**Information shown:**
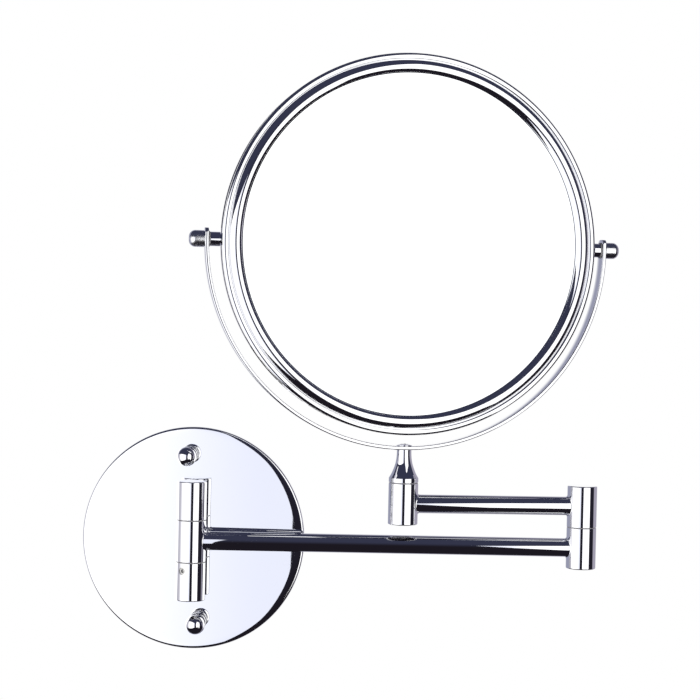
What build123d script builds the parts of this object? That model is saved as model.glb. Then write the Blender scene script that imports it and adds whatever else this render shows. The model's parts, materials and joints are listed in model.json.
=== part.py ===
"""Extendable shaving mirror: wall plate, two-part swinging arm, yoke and double-sided round mirror.

Frame: the origin is the centre of the plate's back, on the wall. +X is to the right,
+Y goes into the wall, so the mirror faces -Y, and +Z is up. All sizes are in millimetres.
"""
import os
from math import atan2, cos, degrees, radians, sin, sqrt

from build123d import *

os.makedirs("parts", exist_ok=True)

# ---- driving dimensions ---------------------------------------------------------------
PLATE_R = 60.0  # wall plate
PLATE_DEPTH = 8.0
# edge of the plate: (radius, slope where it ends), from the flat face outwards
PLATE_ROUNDS = ((70.0, 1.2), (12.0, 8.0), (1.8, 31.0), (1.35, 90.0))
SHEET = 1.2
FIXING_PCD = 90.0  # the two wall fixings
FIXING_TILT = 4.0  # the upper fixing leans this many degrees to the left
FIXING_HOLE_R = 2.6
STUD_BORE_R = 2.1
BALL_R = 5.2
BALL_OUT = 11.5  # ball centre from the plate's face

AXIS_Y = -18.5  # hinge axes in front of the wall
BARREL_R = 8.0
KNUCKLE_H = 22.0  # moving knuckles
FIXED_H = 20.4  # fixed knuckles
END_ROUND = 0.6  # rounding of the barrels: free ends and split lines
SPLIT_ROUND = 0.2
GAP = 0.4  # split line filled by a washer
WASHER = 0.36
PIN_R = 3.5
BUSH_IN = 3.55
BUSH_OUT = 5.0
TUBE_R = 5.0
TUBE_WALL = 1.0
STUB = 9.6  # end of the welded stub from the barrel's axis
SPIGOT = 6.0  # length of the plug inside the tube
LOWER_LEN = 209.0  # wall hinge to elbow
UPPER_LEN = 96.4  # elbow to swivel
LOWER_TURN = 2.5  # rest angles about +Z: the folded lower arm leans to the wall
UPPER_TURN = 5.0
HEAD_TURN = 12.5

STRAP_R = 109.0  # outside radius of the yoke
STRAP_T = 2.0
STRAP_W = 9.0
TAB_RISE = 5.8  # the strap ends stand this far above the pivots
TAB_CORNER = 2.6
POST_H = 17.4  # cone post from the swivel's split line to the strap
FRAME_R = 101.0  # mirror frame
HOOP_R = 100.7
HOOP_HALF = 3.4
HOOP_WALL = 1.5
BOSS_R = 3.3
LIP_R = 90.5  # visible edge of the glass
BEAD_R = 4.0  # round inner bead of the bezel
BEAD_AT = (93.94, 3.9)  # its centre: radius, height above the middle plane
ROLL_R = 2.8  # lower outer roll of the bezel
ROLL_AT = 99.4
MIRROR_SHIFT = 0.9  # the frame sits this far to the right between its pivots
GLASS_R = 93.0
POCKET_R = 93.2
GLASS_FACE = 4.2  # glass face from the mirror's middle plane
GLASS_T = 2.2
BOWL_T = 1.9  # magnifying glass
BOWL_R = 1040.0
STUD_R = 2.0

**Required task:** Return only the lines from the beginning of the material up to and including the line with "BALL_OUT = 11.5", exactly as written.

**Correct answer:**
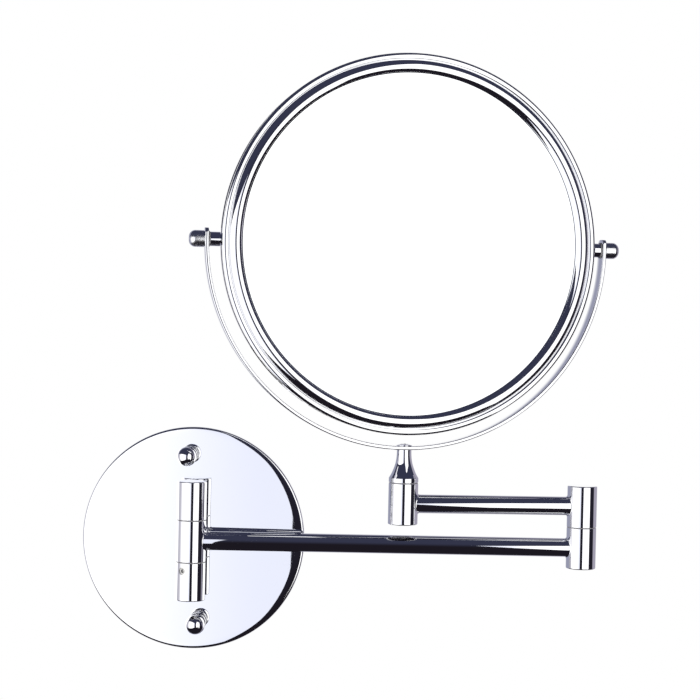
What build123d script builds the parts of this object? That model is saved as model.glb. Then write the Blender scene script that imports it and adds whatever else this render shows. The model's parts, materials and joints are listed in model.json.
=== part.py ===
"""Extendable shaving mirror: wall plate, two-part swinging arm, yoke and double-sided round mirror.

Frame: the origin is the centre of the plate's back, on the wall. +X is to the right,
+Y goes into the wall, so the mirror faces -Y, and +Z is up. All sizes are in millimetres.
"""
import os
from math import atan2, cos, degrees, radians, sin, sqrt

from build123d import *

os.makedirs("parts", exist_ok=True)

# ---- driving dimensions ---------------------------------------------------------------
PLATE_R = 60.0  # wall plate
PLATE_DEPTH = 8.0
# edge of the plate: (radius, slope where it ends), from the flat face outwards
PLATE_ROUNDS = ((70.0, 1.2), (12.0, 8.0), (1.8, 31.0), (1.35, 90.0))
SHEET = 1.2
FIXING_PCD = 90.0  # the two wall fixings
FIXING_TILT = 4.0  # the upper fixing leans this many degrees to the left
FIXING_HOLE_R = 2.6
STUD_BORE_R = 2.1
BALL_R = 5.2
BALL_OUT = 11.5  # ball centre from the plate's face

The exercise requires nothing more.